## Begin Data provided

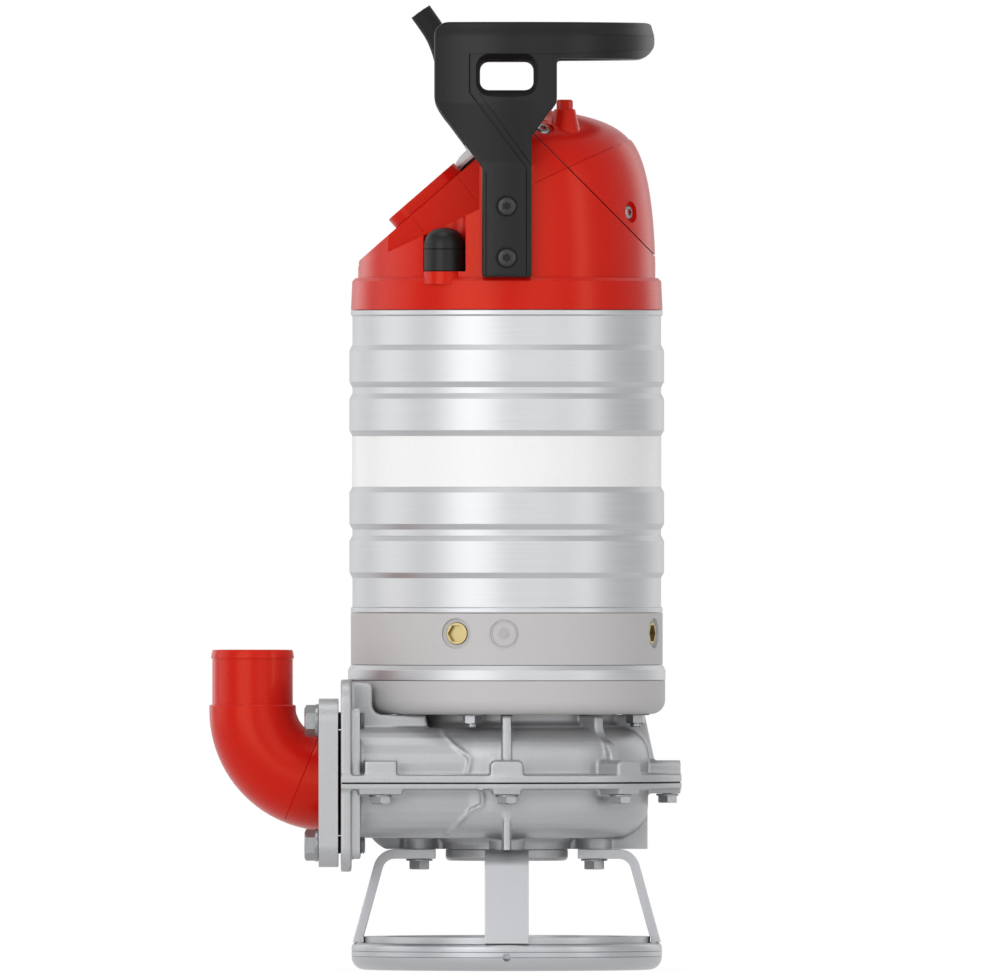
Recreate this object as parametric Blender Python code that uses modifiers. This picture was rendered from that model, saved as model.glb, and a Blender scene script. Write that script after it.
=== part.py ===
"""Submersible slurry pump on a ring foot, built as separate solids.

Sizes are in metres and +Z is up. Every piece is modelled about the vertical
pump axis, which the empty pump_axis carries. The discharge points to -X and the
front of the pump faces -Y.
"""
import math

import bmesh
import bpy
from mathutils import Matrix, Vector

# Fits and cutting allowances
SEAT_GAP = 0.0003
RUNNING_GAP = 0.0008
OVERRUN = 0.004
WELD = 0.000001

# Facets of round pieces
LARGE_STEPS = 24
MEDIUM_STEPS = 16
SMALL_STEPS = 16
WASHER_STEPS = 10
HOLE_STEPS = 8
HEX_STEPS = 6
CORNER_STEPS = 4

# Base ring
BASE_RADIUS = 0.142
BASE_BORE_RADIUS = 0.112
BASE_HEIGHT = 0.0248
BASE_FOOT_ROUND = 0.012
BASE_TOP_ROUND = 0.0046
COLLAR_RADIUS = 0.1313
COLLAR_RISE = 0.0056

# Legs, bent from flat bar, with a tang in the base ring
LEG_COUNT = 4
LEG_WIDTH = 0.040
LEG_THICKNESS = 0.0085
LEG_HEIGHT = 0.0850
LEG_SLOPE_DEGREES = 15.4
LEG_BEND_RADIUS = 0.0115
LEG_INNER_REACH = 0.065
LEG_FOOT_REACH = 0.141
LEG_TANG_THICKNESS = 0.005
LEG_TANG_DEPTH = 0.014
LEG_BOLT_CIRCLE_RADIUS = 0.080

# Leg bolts, M12
LEG_BOLT_RADIUS = 0.006
LEG_BOLT_FLATS = 0.018
LEG_BOLT_HEAD = 0.0078
LEG_BOLT_LENGTH = 0.022
LEG_WASHER_RADIUS = 0.0122
LEG_WASHER_THICKNESS = 0.0018

# Suction cover
SUCTION_COVER_RADIUS = 0.0559
SUCTION_COVER_HEIGHT = 0.0103
SUCTION_COVER_ROUND = 0.004
SUCTION_BORE_RADIUS = 0.040

# Volute, split at the parting plane
LOWER_CASING_HEIGHT = 0.0603
UPPER_CASING_HEIGHT = 0.0613
CASING_GASKET_THICKNESS = 0.001
CASING_GASKET_INSET = 0.001
VOLUTE_START_RADIUS = 0.1195
VOLUTE_END_RADIUS = 0.1345
VOLUTE_TONGUE_DEGREES = 200
VOLUTE_SWEEP_DEGREES = 305
VOLUTE_WALL = 0.010
VOLUTE_LOWER_ROUND = 0.030
VOLUTE_UPPER_ROUND = 0.026
VOLUTE_FLOOR_RISE = 0.0107
VOLUTE_ROOF_DROP = 0.013
CASING_NECK_RADIUS = 0.098
CASING_NECK_FLARE = 0.004
CASING_NECK_STRAIGHT = 0.0052
SHAFT_OPENING_RADIUS = 0.075
HUB_RADIUS = 0.057
HUB_FLARE = 0.0045
CASING_INLET_RADIUS = 0.045
LEG_BOSS_RADIUS = 0.0162
WEB_THICKNESS = 0.006
WEB_INSET = 0.0005

# Parting flange and its lugs
PARTING_FLANGE_WIDTH = 0.0255
PARTING_FLANGE_RADIUS = VOLUTE_END_RADIUS + PARTING_FLANGE_WIDTH
LOWER_FLANGE_THICKNESS = 0.0046
UPPER_FLANGE_THICKNESS = 0.0063
LOWER_LUG_WIDTH = 0.0254
LOWER_LUG_HEIGHT = 0.0095
UPPER_LUG_WIDTH = 0.029
UPPER_LUG_HEIGHT = 0.0192
LUG_CHAMFER = 0.003
LUG_INSET = 0.001
LUG_ROOT = 0.022
GUSSET_THICKNESS = 0.0078
GUSSET_REACH = 0.1322
GUSSET_DROP = 0.0004

# Casing bolts, M10
CASING_BOLT_EDGE = 0.0129
CASING_BOLT_CIRCLE_RADIUS = PARTING_FLANGE_RADIUS - CASING_BOLT_EDGE
CASING_BOLT_DEGREES = (-90, -45, 0, 45, 90, 135, 172)
NECK_BOLT_X = 0.115
CASING_BOLT_RADIUS = 0.005
CASING_BOLT_FLATS = 0.017
CASING_BOLT_HEAD = 0.0064
CASING_BOLT_LENGTH = 0.024
CASING_WASHER_RADIUS = 0.0103
CASING_WASHER_THICKNESS = 0.0019

# Discharge neck and pump flange
NECK_OFFSET = 0.080
NECK_HALF_WIDTH = 0.050
NECK_HALF_HEIGHT = 0.0503
NECK_CORNER_RADIUS = 0.032
DISCHARGE_BORE_RADIUS = 0.040
PUMP_FLANGE_REACH = 0.1513
PUMP_FLANGE_THICKNESS = 0.0095
PUMP_FLANGE_HALF_WIDTH = 0.0766
PUMP_FLANGE_ABOVE = 0.0941
PUMP_FLANGE_BELOW = 0.0808
FLANGE_CORNER_RADIUS = 0.020
BACKING_PAD_THICKNESS = 0.0083
BACKING_PAD_WIDTH = 0.025
NECK_STRIP_INSET = 0.0012
NECK_LUG_LENGTH = 0.040
NECK_GUSSET_THICKNESS = 0.012
NECK_GUSSET_OFFSET = 0.090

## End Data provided

> [Written task]: Reproduce, please, the lines of the material from its first line down to the line containing "as separate solids.", keeping both ends and nothing beyond them.

> [Answer to the exercise]:
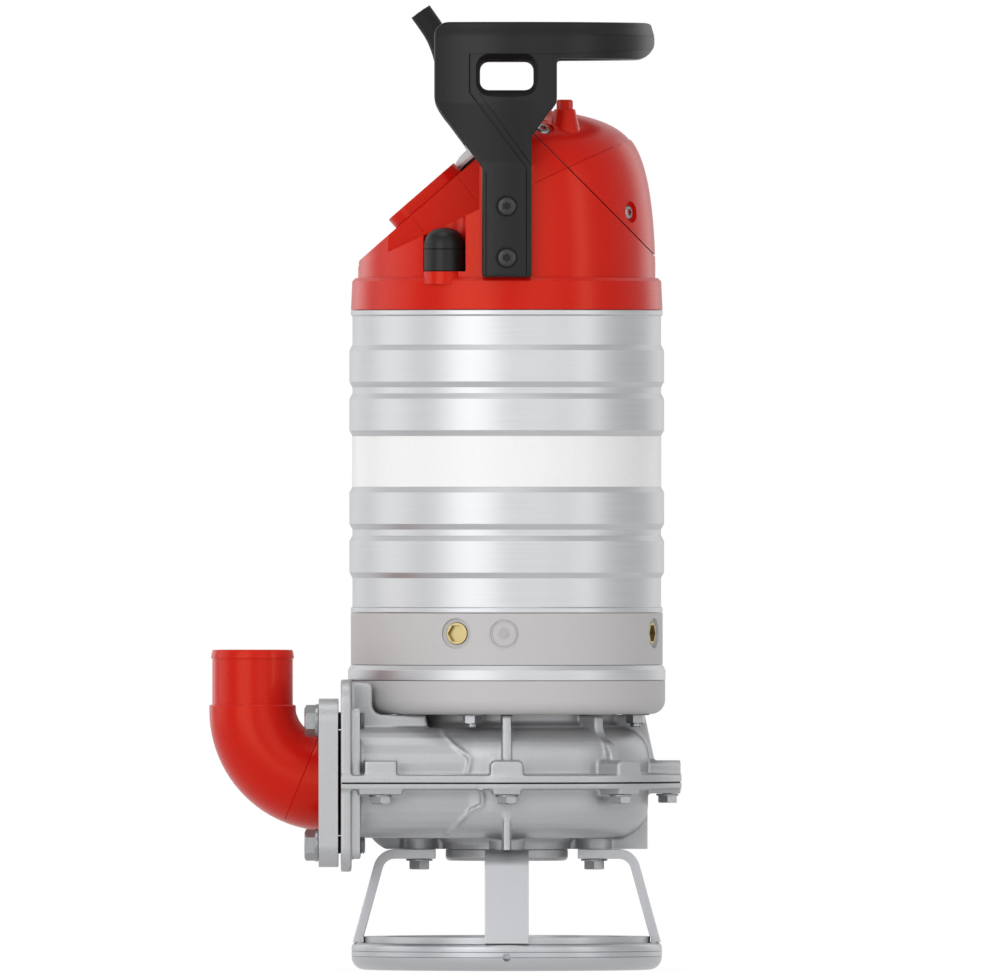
Recreate this object as parametric Blender Python code that uses modifiers. This picture was rendered from that model, saved as model.glb, and a Blender scene script. Write that script after it.
=== part.py ===
"""Submersible slurry pump on a ring foot, built as separate solids.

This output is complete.